Bahr supports restoring the river, when possible, to its natural state - and points to efforts like Rio Salado Restoration in Phoenix, which provides habitat for wildlife and native plants but still offers recreation for residents.

“The Town Lake promotes more of the head in the sand, denial that we are a desert, attitude. It sends the message that we should not be concerned about conserving water – that is a bad message,” Bahr says.

Tempe Vice Mayor Onnie Shekerjian, says after the dam burst, the city received emails from citizens asking to let the lake flow as a natural river, and turn it into a riparian area. But the city would be sued, she says, because of Proposition 207, which protects private property values. She says if Tempe gets rid of the lake, it will hurt the property value of everything around it.

“There’s no turning back at this time,” she says. “Even if there was a way, we can’t. This particular (city) council didn’t make the decision to have Town Lake. (The city council) decided it was doing what they thought was best for the city, just like we do today with every decision. I don’t look at it as ‘shoulda’, ‘woulda’, ‘coulda.’ This is what we’re dealing with today and we have to do whatever we can to get as much value for it.”

Shekerjian says Tempe prohibits swimming because of liability issues and because of issues with the pH.  She says she thinks the lake should have a master plan. "We should stop and take stock with the lake and figure out all the ways we can utilize it because there are so many more ways we can,” she says.

 

Jenohn Wrieden (back) and Rick Amalfi testing the “lake above the lake” which receives nuisance flows and seeps over into Tempe Town Lake, causing more problems with the water. Amalfi measures bacteria counts and pH here to see what impact it has on the lake because it goes right into the lake. He says the yellow pigment is created by diatom algae. Photo by Aaron Rop Jenohn Wrieden (back) and Rick Amalfi testing the “lake above the lake” which receives nuisance flows and seeps over into Tempe Town Lake, causing more problems with the water. Amalfi measures bacteria counts and pH here to see what impact it has on the lake because it goes right into the lake. He says the yellow pigment is created by diatom algae.
Photo by Aaron Rop

Holding steady

“Let’s bail out of here,” Rick Amalfi says as he steps out of a white company truck.

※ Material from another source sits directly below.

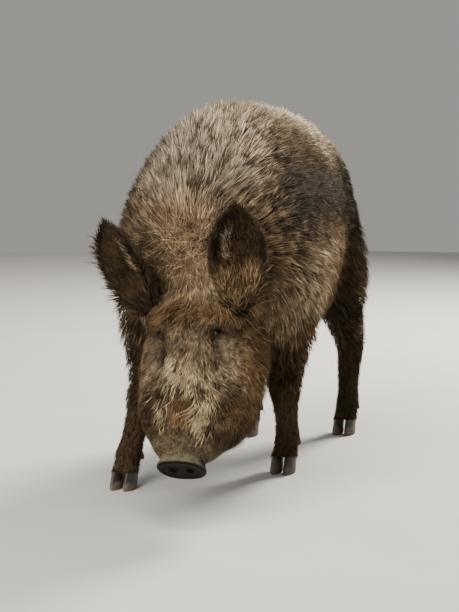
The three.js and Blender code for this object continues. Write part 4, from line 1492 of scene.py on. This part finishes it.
def settled(roots, reach=0.03):
    """The nearest skin point and its normal for each root, and which roots lie on the outside."""
    found = [skin_tree.find_nearest(Vector(r), reach) for r in roots]
    ok = np.array([f[0] is not None for f in found])
    spot = np.array([f[0] if f[0] is not None else (0, 0, 0) for f in found], float)
    normal = np.array([f[1] if f[1] is not None else (0, 0, 1) for f in found], float)
    inside = np.einsum("ij,ij->i", roots - spot, normal) < -DROP_DEPTH
    return spot, unit(normal), ok & ~inside


def rooted(grid, at, angle, count, density, keep=None, reach=0.03):
    """Roots scattered on a loft and settled on the skin, without those inside another limb and those
    that keep refuses. Gives place, normal, the directions along and round, and both parameters."""
    roots, ahead, beside, at, angle = scattered(grid, at, angle, count, density)
    spot, normal, ok = settled(roots, reach)
    if keep:
        ok &= keep(spot, at, angle)
    return tuple(v[ok] for v in (spot, normal, ahead, beside, at, angle))


# %% Lay a direction on the skin
def downward(beside, angle):
    """The direction round a loft that runs down its side, from the one that runs round it."""
    return -np.sign(np.cos(angle))[:, None] * beside


def along_skin(direction, normal):
    """A direction laid into the skin, as a unit vector."""
    return unit(direction - normal * np.einsum("ij,ij->i", direction, normal)[:, None])


def spread(values):
    """Values stretched over 0 to 1."""
    low, high = values.min(), values.max()
    return (values - low) / max(high - low, 1e-9)


def unwrapped(turn, at):
    """Places on the unwrap: a share of the way round, and how far along the piece."""
    return np.stack([turn, spread(at)], 1)


def turned_a_little(lie, normal, points, jitter):
    """The lie turned about the normal: slow waves over the body and a random share for each tuft."""
    x, y, z = points.T
    wave = 0.16 * np.sin(x * 41 + 2.1 * np.sin(z * 23)) + 0.12 * np.sin(y * 57 + z * 37)
    turn = (wave + rng.normal(0, 1, len(lie)) * jitter)[:, None]
    return lie * np.cos(turn) + np.cross(normal, lie) * np.sin(turn)


# %% [markdown]
# ## Coat of the body and head
# Two tables over the body's length steer the coat: the tuft's length, and how much of its lie runs
# backward and down. On the body bristles lie backward and curve down the flanks. On the crown, where
# the two directions meet, they are finer and lie lower and mixed. From there they fall towards the
# snout, as a bushy mop over the brow and then as a fan over the muzzle and cheeks.

# %% Lie and length on the body
# at, length at the top, upper side, side, lower side and underneath
COAT_LENGTH = np.array([
    [0, 28, 28, 28, 28, 28],
    [90, 42, 42, 42, 46, 48],
    [300, 54, 50, 46, 56, 66],
    [590, 64, 54, 48, 62, 70],
    [730, 70, 56, 50, 66, 70],
    [850, 68, 56, 52, 68, 64],
    [960, 60, 54, 52, 64, 56],
    [1040, 54, 50, 50, 60, 52],
    [HEAD_START - 20, 50, 46, 48, 56, 50],
    [HEAD_START + 30, 46, 40, 48, 54, 46],
    [HEAD_START + 62, 44, 34, 46, 52, 44],
    [HEAD_START + 88, 30, 20, 44, 50, 42],
    [HEAD_START + 112, 18, 11, 38, 48, 40],
    [HEAD_START + 150, 19, 15, 38, 46, 38],
    [HEAD_START + 200, 24, 22, 38, 46, 36],
    [HEAD_START + 250, 26, 25, 36, 44, 34],
    [HEAD_START + 300, 18, 18, 20, 24, 20],
    [HEAD_START + 332, 11, 11, 12, 14, 12],
    [HEAD_START + HEAD_LENGTH, 6, 6, 6, 6, 6],
])
# at, share along the body (minus is backward, plus is towards the snout), share down, for the same five
LIE = np.array([
    [0, -0.6, -0.6, -0.6, -0.5, -0.6, 0.3, 0.8, 0.8, 0.8, 0.2],
    [120, -1, -0.9, -0.8, -0.6, -1, 0, 0.5, 0.7, 0.9, 0.2],
    [400, -1, -1, -1, -0.9, -1, 0, 0.25, 0.45, 0.8, 0.2],
    [700, -1, -1, -1, -0.8, -1, 0, 0.2, 0.4, 0.9, 0.2],
    [900, -1, -1, -0.9, -0.6, -1, 0, 0.3, 0.6, 1, 0.2],
    [1000, -1, -0.9, -0.7, -0.4, -0.8, 0, 0.35, 0.8, 1, 0.3],
    [HEAD_START - 80, -0.8, -0.6, -0.5, -0.3, -0.6, 0, 0.35, 0.8, 1, 0.4],
    [HEAD_START - 45, 0.1, 0.1, -0.1, 0.0, -0.2, 0, 0.4, 0.9, 1, 0.4],
    [HEAD_START - 10, 0.9, 0.7, 0.3, 0.2, 0.2, 0, 0.5, 0.9, 0.9, 0.5],
    [HEAD_START + 100, 1, 0.8, 0.5, 0.6, 0.5, 0, 0.4, 0.8, 0.6, 0.4],
    [HEAD_START + 160, 1, 0.75, 0.7, 0.8, 0.7, 0, 0.75, 0.6, 0.4, 0.3],
    [HEAD_START + 250, 1, 0.75, 0.8, 0.9, 0.8, 0, 0.75, 0.5, 0.3, 0.3],
    [HEAD_START + HEAD_LENGTH, 1, 0.8, 0.8, 0.8, 0.8, 0, 0.5, 0.4, 0.3, 0.3],
])
LIE_ALONG, LIE_DOWN = LIE[:, :6], LIE[:, [0, 6, 7, 8, 9, 10]]
TUFT_WIDTH = {"least": 0.88, "share": 0.026, "most": 2.0}
SHORTEST_COVER = 11.0  # shorter hair than this grows no denser, as the skin shows between it
PARTING = HEAD_START - 45  # where the coat turns from backward to forward
print("coat is", COAT_LENGTH[:, 1:].min(), "to", COAT_LENGTH[:, 1:].max(), "mm long and parts at", PARTING)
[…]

Amalfi and Wrieden are behind the east dam today, finishing their sample collection. It's called the “lake above the lake” that receives nuisance flows and causes issues for Tempe Town Lake’s water quality. The water has been allowed to rise to the top of the east dam because it protects the rubber bladder from the sun.

“What we’ve been doing here is measuring bacteria counts and pH to see what impact it has because it goes right into the lake. Of course it won’t matter if they take the dam down” Amalfi says while walking down a gravel slope to the edge of the water.

"I would say there are diatom algae (in the water). That’s why there is a yellow pigment,” he observes. The yellow water laps against the bank, carrying a red, deflated balloon. Amalfi continues to the water’s  foamy edge. Weeds sprout between the rocks along the bank.

Wrieden and Amalfi simultaneously dip their pH and dissolved-oxygen meter’s sensors in the lake. Wrieden shouts her results to Amalfi, trying to be heard over bridge traffic.

“The lake’s holding steady,” Amalfi says.